Kenya is spending Sh720 million annually to support a system introduced to vet international visitors from their home countries, new disclosures show, highlighting the burden in the State’s strategy to grow inbound traveller numbers.
Budget documents indicate that the government plans to spend up to Sh20 billion over 14 years to support the implementation of the electronic travel authorisation (eTA), a system that screens international visitors before they travel to Kenya. The visa-free policy was announced in 2024 and took effect at the start of 2025.
The eTA replaced visa requirements, allowing visitors to apply for entry clearance before leaving their home countries, a move aimed at easing clearance processes at airports.
Last year, the Cabinet approved a decision exempting nearly all African countries from the eTA requirements to boost tourist arrivals.
“As part of efforts to support open skies policies and tourism growth, a key proposal is to grant eTA exemptions to all African countries— except Somalia and Libya—due to security concerns,” the Cabinet said in January 2025.
Consultants and system fees
However, new disclosures show that about 80 percent of the eTA implementation budget will go to consultants and fees, with the system itself costing Sh1 billion.
The government began implementing the system in July last year and plans to spend Sh720 million in the first year, with similar allocations set aside for the subsequent three fiscal years.
Kenya says the eTA has strengthened pre-screening of travellers compared to the previous eVisa system, which was not integrated with other border management platforms, limiting data collection and lacking fraud detection and risk management capabilities.
“Increasing traveller numbers and evolving border challenges require a robust system to pre-screen travellers, prevent entry of prohibited persons, and enhance compliance with migration policies,” the Directorate of Immigration Services said in a presentation explaining the rationale for introducing the eTA.
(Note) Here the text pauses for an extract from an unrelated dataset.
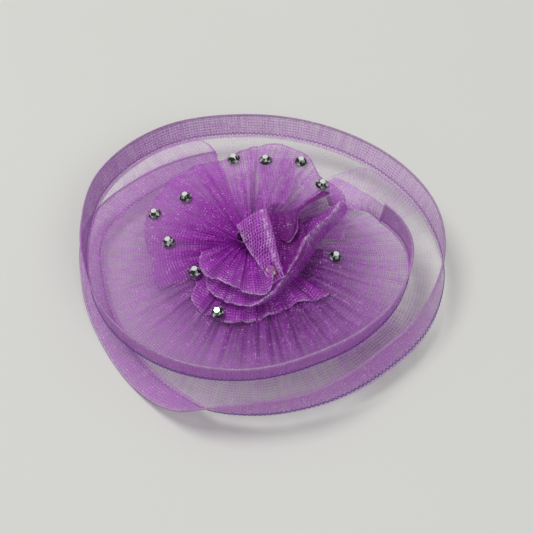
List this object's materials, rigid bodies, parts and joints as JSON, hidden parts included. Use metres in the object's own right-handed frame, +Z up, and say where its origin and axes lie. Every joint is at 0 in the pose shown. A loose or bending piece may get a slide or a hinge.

The directorate says it obtained all the necessary approvals from relevant government agencies to roll out the system.
The eTA provides secure and timely processing of travel authorisations, with the aim of boosting tourism and business travel while strengthening national security through early risk assessment and digital clearance.
Its functions include pre-screening, automated background checks and traveller risk profiling.
In the 2026/27 budget documents submitted to the Treasury for review, the Directorate of Immigration Services says the entire project entails “procurement of consultancy services and outsourcing the services for system maintenance and operations to pre-screen travellers before arrival for risk mitigation, reduce immigration processing time at entry points, improve data collection and interoperability with security systems, increase transparency and reduce fraudulent entries.”
Consultancy services account for the largest share of the project’s cost, with Sh18 billion of the estimated Sh20 billion budget allocated to consultancy and fees.
The documents show that the eTA equipment itself will cost Sh1 billion, with another Sh1 billion set aside for “other” expenses.
Annual allocations of Sh720 million have been earmarked for the project from the 2025/26 to the 2028/29 financial years.
Since replacing visa requirements with the eTA in 2024, Kenya has recorded growth in inbound traveller numbers, driven largely by the decision to exempt 52 African countries from the system.
Data from the Kenya National Bureau of Statistics (KNBS) shows that in the nine months to September 2025, non-Kenyan arrivals through Jomo Kenyatta International Airport and Moi International Airport rose from 1.27 million in the same period a year earlier.
The increase followed Kenya’s move to adopt a visa-free policy for all visitors from the start of 2025, aimed at boosting tourism and foreign earnings.